Subaru rally driver, Chris Atkinson, takes on Rally Argentina this weekend, well aware that the fourth round of the World Rally Championship is likely to be one of his biggest tests of the year.

Atkinson has been in great form this season, recording a second at his last start in Mexico and a third in opening round at Monte Carlo. But the Queenslander heads in to the Argentinean rally less confident of a top result in an event where experience counts for so much.

This is just his fourth Rally Argentina. His best placing was a sixth in 2006, and he is targeting a top five result this time around.

“Argentina is probably one of the most difficult rallies for me,” Atkinson said.

“It seems to be a rally you need quite a bit of experience at, and that suits those who’ve been here for a long time. You’ll recall Sainz and other greats winning this rally and making their careers because of it, and it’s a rally I’ve still to come to grips with speed-wise.

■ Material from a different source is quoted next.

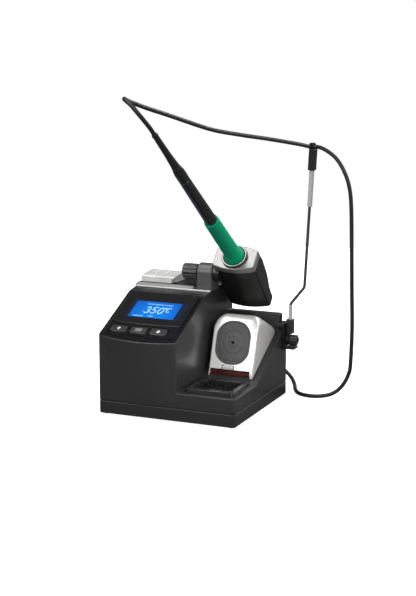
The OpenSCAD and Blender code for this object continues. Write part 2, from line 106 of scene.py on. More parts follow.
def new_tree(owner):
    """turns on an owner's node tree and empties it"""
    owner.use_nodes = True
    owner.node_tree.nodes.clear()
    return owner.node_tree

def grain_group():
    """moulded grain, brushed streaks and worn patches, by how the coordinates are stretched"""
    g = bpy.data.node_groups.new("surface_grain", "ShaderNodeTree")
    for name, kind, value in (("Vector", "NodeSocketVector", None), ("Grain Scale", "NodeSocketFloat", 900.0),
                              ("Patch Scale", "NodeSocketFloat", 25.0), ("Rough Low", "NodeSocketFloat", 0.3),
                              ("Rough High", "NodeSocketFloat", 0.5)):
        s = g.interface.new_socket(name=name, in_out="INPUT", socket_type=kind)
        if value is not None:
            s.default_value = value
    for name in ("Height", "Roughness", "Patch", "Speck"):
        g.interface.new_socket(name=name, in_out="OUTPUT", socket_type="NodeSocketFloat")
    n = g.nodes
    a, z = n.new("NodeGroupInput"), n.new("NodeGroupOutput")
    fine, wide, fleck = n.new("ShaderNodeTexNoise"), n.new("ShaderNodeTexNoise"), n.new("ShaderNodeTexVoronoi")
    fine.inputs["Detail"].default_value = 3.0
    wide.inputs["Detail"].default_value = 5.0
    wide.inputs["Roughness"].default_value = 0.6
    for t in (fine, wide, fleck):
        link(g, a.outputs["Vector"], t.inputs["Vector"])
    link(g, a.outputs["Grain Scale"], fine.inputs["Scale"])
    link(g, a.outputs["Grain Scale"], fleck.inputs["Scale"])
    link(g, a.outputs["Patch Scale"], wide.inputs["Scale"])
    spread = n.new("ShaderNodeMapRange")
    spread.inputs["From Min"].default_value = 0.3
    spread.inputs["From Max"].default_value = 0.7
    link(g, wide.outputs["Fac"], spread.inputs["Value"])
    both = math_node(g, "MULTIPLY_ADD", fine.outputs["Fac"], 0.45,
                     math_node(g, "MULTIPLY", spread.outputs["Result"], 0.6))
    rough = n.new("ShaderNodeMapRange")
    link(g, both, rough.inputs["Value"])
    link(g, a.outputs["Rough Low"], rough.inputs["To Min"])
    link(g, a.outputs["Rough High"], rough.inputs["To Max"])
    link(g, fine.outputs["Fac"], z.inputs["Height"])
    link(g, rough.outputs["Result"], z.inputs["Roughness"])
    link(g, spread.outputs["Result"], z.inputs["Patch"])
    link(g, fleck.outputs["Distance"], z.inputs["Speck"])
    return g

GRAIN = grain_group()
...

“I think we could be even more susceptible to punctures here than in Mexico so that will be an important factor.”

The event has been run in May as part of the World Rally Championship for the last two years, but this season sees the event brought forwards by six weeks in a return to March running which may present more unpredictable weather to add to the mix.

Each of the three days on this demanding event pitches crews against a different backdrop and road surface, making for an incredibly varied event in which those who are fast on one day may slip back the next.

The stages on day one are very fast and similar to those in Mexico, while competition on day two is run on a very hard base of sand. Day three climbs high into the mountains and is very twisty. Such is the variation that the team will approach each day anew.

The rally is based in Villa Carlos Paz in the city of Cordoba, nestled into the banks of the San Roque Lake. The service park lies at a height of 650 metres above sea level, but stages rise steeply into the surrounding mountains to a peak of 2100 metres, making this another high-altitude encounter.

Road position is particularly important as crews who are able to run the stages before the loose surface deteriorates too badly will gain significant advantage. The second passes of the stages in the afternoon will likely be increasingly treacherous for those further down the order as the ruts cut deep into the road. On the tough tests and in the inconsistent conditions, drivers must perform consistently to stay at the front.

The stages consist of medium - to high-speed routes that flow through the mountains in and around Cordoba, with a superspecial stage held inside the Cordoba Stadium. Crews will use the same hard compound variant of Pirelli Scorpion gravel tyre as debuted in Mexico.

This rally is extremely tough on cars as the environment is harsh and unforgiving and the high altitude robs the engines of power on the final day.

The event comprises 21 stages over 352 competitive kilometres through the Punilla Valley to the north of Cordoba, Santa Rosa de Calamuchita to the south and Traslasierra to the west. The spectator Superspecial stage inside the Cordoba Stadium will be run a total of three times, once at the end of each day.